[start]

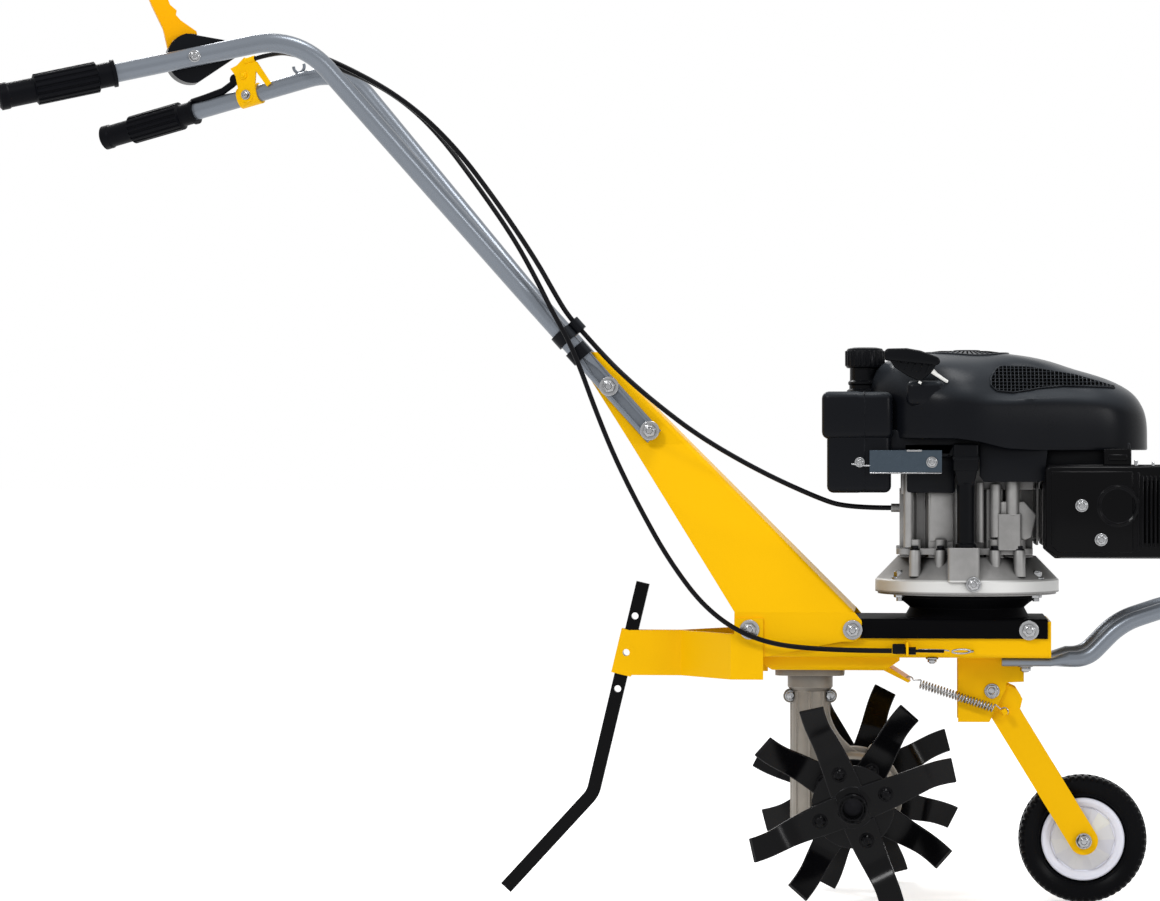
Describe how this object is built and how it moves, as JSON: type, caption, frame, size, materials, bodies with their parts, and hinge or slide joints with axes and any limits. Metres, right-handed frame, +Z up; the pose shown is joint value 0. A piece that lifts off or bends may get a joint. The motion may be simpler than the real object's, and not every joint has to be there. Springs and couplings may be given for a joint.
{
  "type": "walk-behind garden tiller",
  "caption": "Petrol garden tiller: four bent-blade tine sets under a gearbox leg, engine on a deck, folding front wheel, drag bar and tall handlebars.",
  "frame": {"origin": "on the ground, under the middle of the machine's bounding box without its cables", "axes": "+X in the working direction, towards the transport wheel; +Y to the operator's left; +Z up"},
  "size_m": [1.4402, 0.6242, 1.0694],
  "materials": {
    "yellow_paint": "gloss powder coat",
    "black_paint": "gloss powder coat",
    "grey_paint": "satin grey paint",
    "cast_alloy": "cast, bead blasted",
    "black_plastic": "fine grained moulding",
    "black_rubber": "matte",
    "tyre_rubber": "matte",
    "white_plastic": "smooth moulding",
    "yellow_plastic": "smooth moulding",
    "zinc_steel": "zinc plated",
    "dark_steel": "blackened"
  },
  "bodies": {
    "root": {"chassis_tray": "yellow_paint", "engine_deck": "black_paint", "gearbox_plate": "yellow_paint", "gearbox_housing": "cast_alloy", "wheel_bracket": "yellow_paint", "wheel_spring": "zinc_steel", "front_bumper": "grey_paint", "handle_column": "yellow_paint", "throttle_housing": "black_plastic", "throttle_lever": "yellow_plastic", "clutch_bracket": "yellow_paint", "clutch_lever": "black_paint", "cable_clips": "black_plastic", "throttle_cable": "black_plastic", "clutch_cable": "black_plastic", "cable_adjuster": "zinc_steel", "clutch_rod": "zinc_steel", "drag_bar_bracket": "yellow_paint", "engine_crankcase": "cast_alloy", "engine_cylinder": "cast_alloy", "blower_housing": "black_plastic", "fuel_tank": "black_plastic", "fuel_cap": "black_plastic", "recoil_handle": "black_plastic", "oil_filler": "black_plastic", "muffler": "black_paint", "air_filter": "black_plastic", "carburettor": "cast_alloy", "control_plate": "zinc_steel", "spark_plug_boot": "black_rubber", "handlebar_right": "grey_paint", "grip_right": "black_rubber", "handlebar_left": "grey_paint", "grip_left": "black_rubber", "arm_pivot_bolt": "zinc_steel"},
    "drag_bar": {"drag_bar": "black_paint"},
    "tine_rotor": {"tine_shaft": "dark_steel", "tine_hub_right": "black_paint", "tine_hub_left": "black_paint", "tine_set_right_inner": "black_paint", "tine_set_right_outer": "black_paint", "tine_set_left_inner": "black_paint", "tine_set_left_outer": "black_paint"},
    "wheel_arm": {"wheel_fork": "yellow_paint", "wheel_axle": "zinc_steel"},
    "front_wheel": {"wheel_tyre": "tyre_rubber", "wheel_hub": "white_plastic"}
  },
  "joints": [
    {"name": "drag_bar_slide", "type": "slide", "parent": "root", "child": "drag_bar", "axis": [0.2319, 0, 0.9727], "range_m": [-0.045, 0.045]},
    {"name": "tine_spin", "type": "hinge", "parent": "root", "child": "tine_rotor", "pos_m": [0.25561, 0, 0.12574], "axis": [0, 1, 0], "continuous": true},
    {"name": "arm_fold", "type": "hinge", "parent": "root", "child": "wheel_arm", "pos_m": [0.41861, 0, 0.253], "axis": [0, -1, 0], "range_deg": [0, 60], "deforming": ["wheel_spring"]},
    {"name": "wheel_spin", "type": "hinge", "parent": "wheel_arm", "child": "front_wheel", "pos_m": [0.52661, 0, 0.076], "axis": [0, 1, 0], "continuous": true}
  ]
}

[end]

▶ [STATED TASK]:
Reproduce all data above, unchanged.

▶ [WRITTEN RESPONSE]:
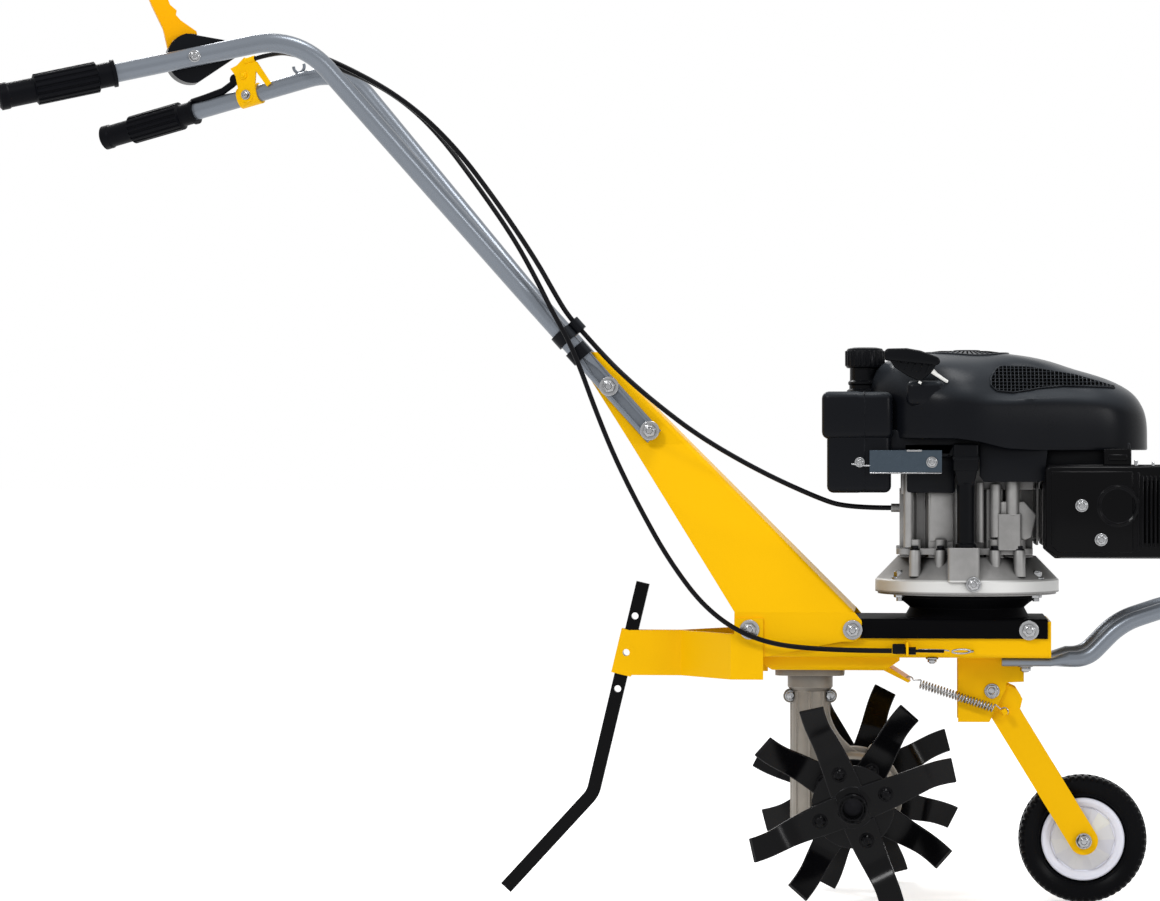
Describe how this object is built and how it moves, as JSON: type, caption, frame, size, materials, bodies with their parts, and hinge or slide joints with axes and any limits. Metres, right-handed frame, +Z up; the pose shown is joint value 0. A piece that lifts off or bends may get a joint. The motion may be simpler than the real object's, and not every joint has to be there. Springs and couplings may be given for a joint.
{
  "type": "walk-behind garden tiller",
  "caption": "Petrol garden tiller: four bent-blade tine sets under a gearbox leg, engine on a deck, folding front wheel, drag bar and tall handlebars.",
  "frame": {"origin": "on the ground, under the middle of the machine's bounding box without its cables", "axes": "+X in the working direction, towards the transport wheel; +Y to the operator's left; +Z up"},
  "size_m": [1.4402, 0.6242, 1.0694],
  "materials": {
    "yellow_paint": "gloss powder coat",
    "black_paint": "gloss powder coat",
    "grey_paint": "satin grey paint",
    "cast_alloy": "cast, bead blasted",
    "black_plastic": "fine grained moulding",
    "black_rubber": "matte",
    "tyre_rubber": "matte",
    "white_plastic": "smooth moulding",
    "yellow_plastic": "smooth moulding",
    "zinc_steel": "zinc plated",
    "dark_steel": "blackened"
  },
  "bodies": {
    "root": {"chassis_tray": "yellow_paint", "engine_deck": "black_paint", "gearbox_plate": "yellow_paint", "gearbox_housing": "cast_alloy", "wheel_bracket": "yellow_paint", "wheel_spring": "zinc_steel", "front_bumper": "grey_paint", "handle_column": "yellow_paint", "throttle_housing": "black_plastic", "throttle_lever": "yellow_plastic", "clutch_bracket": "yellow_paint", "clutch_lever": "black_paint", "cable_clips": "black_plastic", "throttle_cable": "black_plastic", "clutch_cable": "black_plastic", "cable_adjuster": "zinc_steel", "clutch_rod": "zinc_steel", "drag_bar_bracket": "yellow_paint", "engine_crankcase": "cast_alloy", "engine_cylinder": "cast_alloy", "blower_housing": "black_plastic", "fuel_tank": "black_plastic", "fuel_cap": "black_plastic", "recoil_handle": "black_plastic", "oil_filler": "black_plastic", "muffler": "black_paint", "air_filter": "black_plastic", "carburettor": "cast_alloy", "control_plate": "zinc_steel", "spark_plug_boot": "black_rubber", "handlebar_right": "grey_paint", "grip_right": "black_rubber", "handlebar_left": "grey_paint", "grip_left": "black_rubber", "arm_pivot_bolt": "zinc_steel"},
    "drag_bar": {"drag_bar": "black_paint"},
    "tine_rotor": {"tine_shaft": "dark_steel", "tine_hub_right": "black_paint", "tine_hub_left": "black_paint", "tine_set_right_inner": "black_paint", "tine_set_right_outer": "black_paint", "tine_set_left_inner": "black_paint", "tine_set_left_outer": "black_paint"},
    "wheel_arm": {"wheel_fork": "yellow_paint", "wheel_axle": "zinc_steel"},
    "front_wheel": {"wheel_tyre": "tyre_rubber", "wheel_hub": "white_plastic"}
  },
  "joints": [
    {"name": "drag_bar_slide", "type": "slide", "parent": "root", "child": "drag_bar", "axis": [0.2319, 0, 0.9727], "range_m": [-0.045, 0.045]},
    {"name": "tine_spin", "type": "hinge", "parent": "root", "child": "tine_rotor", "pos_m": [0.25561, 0, 0.12574], "axis": [0, 1, 0], "continuous": true},
    {"name": "arm_fold", "type": "hinge", "parent": "root", "child": "wheel_arm", "pos_m": [0.41861, 0, 0.253], "axis": [0, -1, 0], "range_deg": [0, 60], "deforming": ["wheel_spring"]},
    {"name": "wheel_spin", "type": "hinge", "parent": "wheel_arm", "child": "front_wheel", "pos_m": [0.52661, 0, 0.076], "axis": [0, 1, 0], "continuous": true}
  ]
}